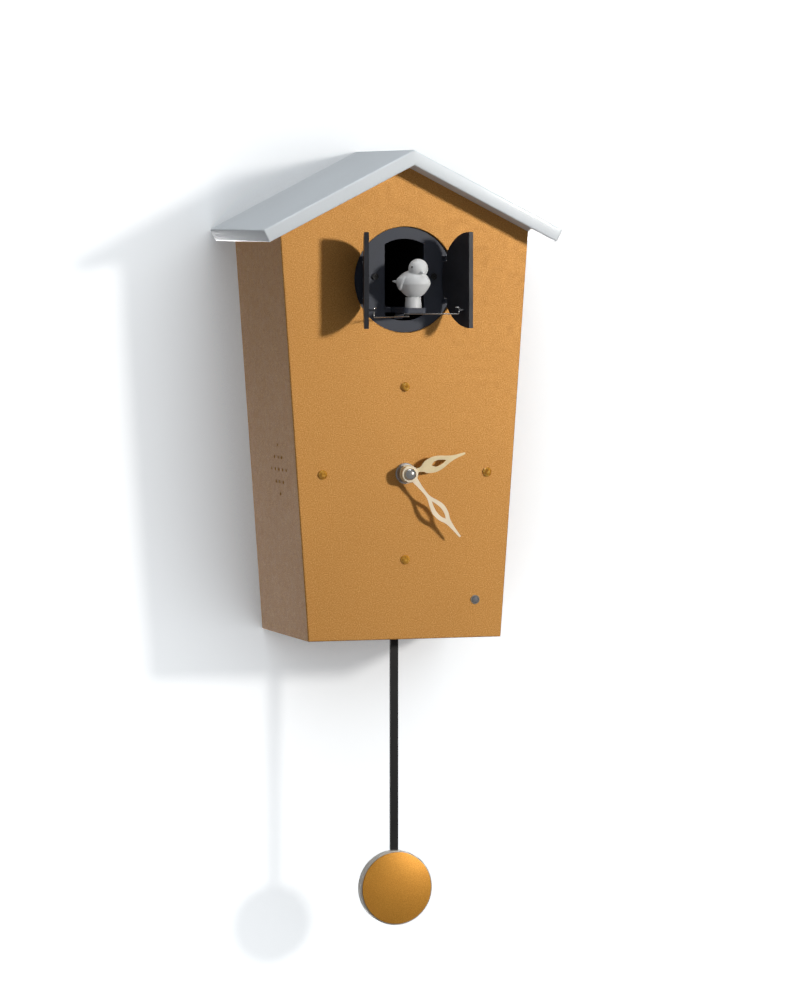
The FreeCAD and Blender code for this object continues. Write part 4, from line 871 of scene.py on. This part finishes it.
dress("shaft_washer", steel)
dress("shaft_nut", zinc, 0.0002)

# Movement: a black quartz case behind the dial, its nylon motion work, the
# copper-wound coil and the knob that sets the hands from behind.
case_black = moulded("movement_black", (0.012, 0.012, 0.013), 0.38, 0.2, 0.0008, 0.00002)
copper = moulded("copper_winding", (0.62, 0.24, 0.08), 0.3, 0.25, 0.0004, 0.00005, metal=0.9,
                 stretch=(1, 0.02, 0.02))
dress("movement_case", case_black, 0.0003)
dress("movement_cover", case_black, 0.0003)
dress("movement_coil", copper)
dress("minute_arbor", steel)
dress("minute_wheel", nylon)
dress("hour_tube", brass)
dress("setting_knob", nylon, 0.0002)

# Pendulum: a flat black rod hung on the movement's pin by a nylon hanger, and
# a 50 mm puck with a pressed bronze-gold disc let into its front.
rod_black = moulded("rod_black", (0.010, 0.010, 0.010), 0.42, 0.25, 0.0007, 0.00001, metal=0.3,
                    stretch=(1, 1, 0.1))
bob_gold, tree, shader = surface("bob_gold", 0.55, 0.1, 0.3)
sheen = grain(tree, 0.0006, 2.0, 0.7)
cloud = grain(tree, 0.02, 2.0)
join(tree, shades(tree, sheen, [(0.3, (0.60, 0.24, 0.022)), (0.5, (0.72, 0.32, 0.036)),
                                (0.7, (0.84, 0.42, 0.07))]), shader.inputs["Base Color"])
join(tree, spread(tree, cloud, 0.40, 0.5), shader.inputs["Roughness"])
relief(tree, shader, sheen, 0.000015)
bob_rim = moulded("bob_rim", (0.66, 0.63, 0.57), 0.34, 0.05, 0.0008, 0.00001, metal=0.3, patch=0.01)
dress("pendulum_rod", rod_black, 0.0003)
dress("pendulum_hanger", nylon, 0.0002)
dress("pendulum_magnet", steel)
puck_low, puck_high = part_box("bob_body")
disc_low, disc_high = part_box("bob_face")
puck_at = (puck_low + puck_high) / 2
disc_r = (disc_high.x - disc_low.x) / 2
dress("bob_body", bob_rim)
disc_t = disc_high.y - disc_low.y
lathe("bob_disc", [(0, disc_r - 0.0001), (0.0003, disc_r), (disc_t - 0.0003, disc_r),
                   (disc_t - 0.0001, disc_r - 0.00012), (disc_t, disc_r - 0.0004), (disc_t, 0.0)],
      (puck_at.x, disc_high.y, puck_at.z), (0, -1, 0), bob_gold, "pendulum", ["bob_face"], 128)

# Circuit board and sound: a green board on posts behind the front, with its
# chip, capacitors, sockets, volume lever and button, and the wiring to it.
board_green = moulded("board_green", (0.012, 0.13, 0.045), 0.3, 0.35, 0.0022, 0.00003, coat=0.3)
part_black = moulded("component_black", (0.02, 0.02, 0.021), 0.45, 0.25, 0.0008, 0.00002)
wire_red = moulded("wire_red", (0.40, 0.03, 0.02), 0.4, 0.1, 0.0008, 0.00001)
dress("circuit_board", board_green)
dress("board_components", part_black, 0.0002)
dress("board_posts", nylon)
dress("volume_lever", part_black, 0.0002)
dress("demo_button", nylon, 0.0002)
dress("pan_screws", zinc)
dress("wiring", wire_red)

# Speaker: pressed steel basket screwed behind the sound holes, with a black
# paper cone glued in its rim and a ferrite magnet on its back.
paper = moulded("cone_paper", (0.03, 0.03, 0.032), 0.85, 0.3, 0.0007, 0.00008)
ferrite = moulded("ferrite", (0.05, 0.05, 0.052), 0.6, 0.2, 0.0005, 0.00004)
dress("speaker_frame", rod_black)
dress("speaker_cone", paper)
dress("speaker_magnet", ferrite, 0.0004)

# Batteries: three cells side by side in an open moulded holder on the bottom
# board, each with a dark sleeve, between sprung contact plates.
sleeve, tree, shader = surface("cell_sleeve", 0.4, 0.4, 0.1)
place = tree.nodes.new("ShaderNodeTexCoord")
apart = tree.nodes.new("ShaderNodeSeparateXYZ")
join(tree, place.outputs["Object"], apart.inputs["Vector"])
cell_half = 0.026
lengthwise = tree.nodes.new("ShaderNodeMapRange")
lengthwise.inputs["From Min"].default_value = -cell_half
lengthwise.inputs["From Max"].default_value = cell_half
join(tree, apart.outputs["X"], lengthwise.inputs["Value"])
join(tree, shades(tree, lengthwise.outputs["Result"],
                  [(0.0, (0.02, 0.02, 0.025)), (0.66, (0.03, 0.03, 0.035)),
                   (0.68, (0.50, 0.27, 0.05)), (1.0, (0.58, 0.33, 0.08))]),
     shader.inputs["Base Color"])
join(tree, spread(tree, grain(tree, 0.004), 0.2, 0.32), shader.inputs["Roughness"])
dress("battery_holder", part_black, 0.0003)
dress("batteries", sleeve)
dress("battery_contacts", steel)

low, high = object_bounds()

- _Prompt_
Each line of the listing should be copied exactly.

- _Answer to the exercise_
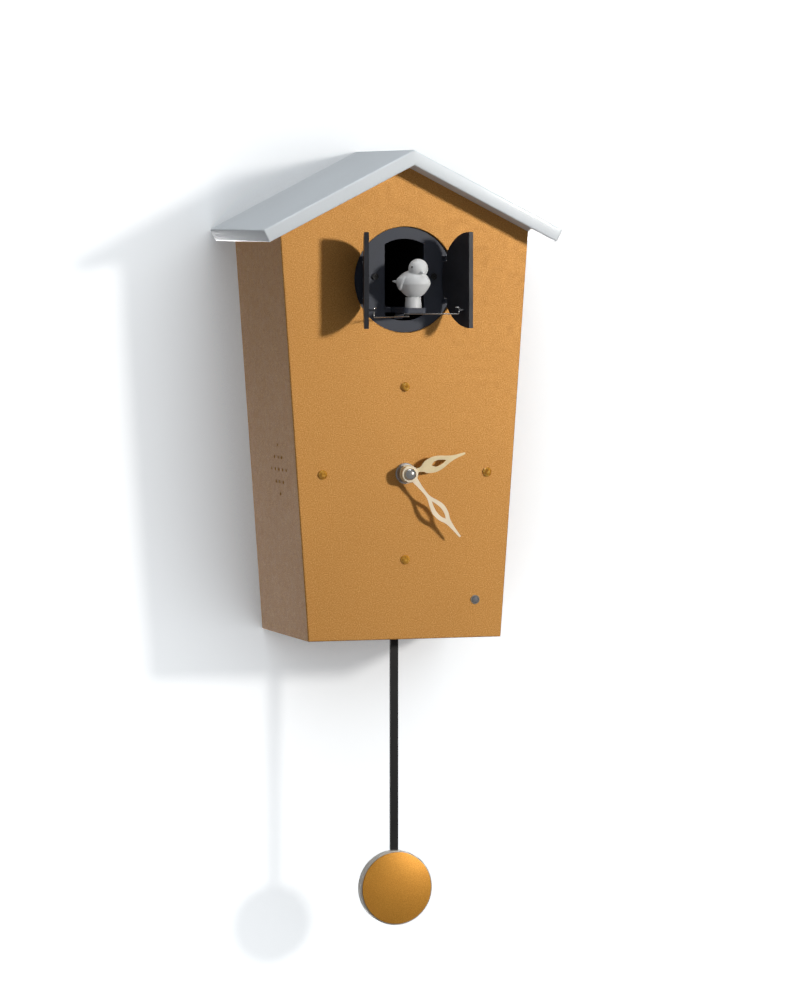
The FreeCAD and Blender code for this object continues. Write part 4, from line 871 of scene.py on. This part finishes it.
dress("shaft_washer", steel)
dress("shaft_nut", zinc, 0.0002)

# Movement: a black quartz case behind the dial, its nylon motion work, the
# copper-wound coil and the knob that sets the hands from behind.
case_black = moulded("movement_black", (0.012, 0.012, 0.013), 0.38, 0.2, 0.0008, 0.00002)
copper = moulded("copper_winding", (0.62, 0.24, 0.08), 0.3, 0.25, 0.0004, 0.00005, metal=0.9,
                 stretch=(1, 0.02, 0.02))
dress("movement_case", case_black, 0.0003)
dress("movement_cover", case_black, 0.0003)
dress("movement_coil", copper)
dress("minute_arbor", steel)
dress("minute_wheel", nylon)
dress("hour_tube", brass)
dress("setting_knob", nylon, 0.0002)

# Pendulum: a flat black rod hung on the movement's pin by a nylon hanger, and
# a 50 mm puck with a pressed bronze-gold disc let into its front.
rod_black = moulded("rod_black", (0.010, 0.010, 0.010), 0.42, 0.25, 0.0007, 0.00001, metal=0.3,
                    stretch=(1, 1, 0.1))
bob_gold, tree, shader = surface("bob_gold", 0.55, 0.1, 0.3)
sheen = grain(tree, 0.0006, 2.0, 0.7)
cloud = grain(tree, 0.02, 2.0)
join(tree, shades(tree, sheen, [(0.3, (0.60, 0.24, 0.022)), (0.5, (0.72, 0.32, 0.036)),
                                (0.7, (0.84, 0.42, 0.07))]), shader.inputs["Base Color"])
join(tree, spread(tree, cloud, 0.40, 0.5), shader.inputs["Roughness"])
relief(tree, shader, sheen, 0.000015)
bob_rim = moulded("bob_rim", (0.66, 0.63, 0.57), 0.34, 0.05, 0.0008, 0.00001, metal=0.3, patch=0.01)
dress("pendulum_rod", rod_black, 0.0003)
dress("pendulum_hanger", nylon, 0.0002)
dress("pendulum_magnet", steel)
puck_low, puck_high = part_box("bob_body")
disc_low, disc_high = part_box("bob_face")
puck_at = (puck_low + puck_high) / 2
disc_r = (disc_high.x - disc_low.x) / 2
dress("bob_body", bob_rim)
disc_t = disc_high.y - disc_low.y
lathe("bob_disc", [(0, disc_r - 0.0001), (0.0003, disc_r), (disc_t - 0.0003, disc_r),
                   (disc_t - 0.0001, disc_r - 0.00012), (disc_t, disc_r - 0.0004), (disc_t, 0.0)],
      (puck_at.x, disc_high.y, puck_at.z), (0, -1, 0), bob_gold, "pendulum", ["bob_face"], 128)

# Circuit board and sound: a green board on posts behind the front, with its
# chip, capacitors, sockets, volume lever and button, and the wiring to it.
board_green = moulded("board_green", (0.012, 0.13, 0.045), 0.3, 0.35, 0.0022, 0.00003, coat=0.3)
part_black = moulded("component_black", (0.02, 0.02, 0.021), 0.45, 0.25, 0.0008, 0.00002)
wire_red = moulded("wire_red", (0.40, 0.03, 0.02), 0.4, 0.1, 0.0008, 0.00001)
dress("circuit_board", board_green)
dress("board_components", part_black, 0.0002)
dress("board_posts", nylon)
dress("volume_lever", part_black, 0.0002)
dress("demo_button", nylon, 0.0002)
dress("pan_screws", zinc)
dress("wiring", wire_red)

# Speaker: pressed steel basket screwed behind the sound holes, with a black
# paper cone glued in its rim and a ferrite magnet on its back.
paper = moulded("cone_paper", (0.03, 0.03, 0.032), 0.85, 0.3, 0.0007, 0.00008)
ferrite = moulded("ferrite", (0.05, 0.05, 0.052), 0.6, 0.2, 0.0005, 0.00004)
dress("speaker_frame", rod_black)
dress("speaker_cone", paper)
dress("speaker_magnet", ferrite, 0.0004)

# Batteries: three cells side by side in an open moulded holder on the bottom
# board, each with a dark sleeve, between sprung contact plates.
sleeve, tree, shader = surface("cell_sleeve", 0.4, 0.4, 0.1)
place = tree.nodes.new("ShaderNodeTexCoord")
apart = tree.nodes.new("ShaderNodeSeparateXYZ")
join(tree, place.outputs["Object"], apart.inputs["Vector"])
cell_half = 0.026
lengthwise = tree.nodes.new("ShaderNodeMapRange")
lengthwise.inputs["From Min"].default_value = -cell_half
lengthwise.inputs["From Max"].default_value = cell_half
join(tree, apart.outputs["X"], lengthwise.inputs["Value"])
join(tree, shades(tree, lengthwise.outputs["Result"],
                  [(0.0, (0.02, 0.02, 0.025)), (0.66, (0.03, 0.03, 0.035)),
                   (0.68, (0.50, 0.27, 0.05)), (1.0, (0.58, 0.33, 0.08))]),
     shader.inputs["Base Color"])
join(tree, spread(tree, grain(tree, 0.004), 0.2, 0.32), shader.inputs["Roughness"])
dress("battery_holder", part_black, 0.0003)
dress("batteries", sleeve)
dress("battery_contacts", steel)

low, high = object_bounds()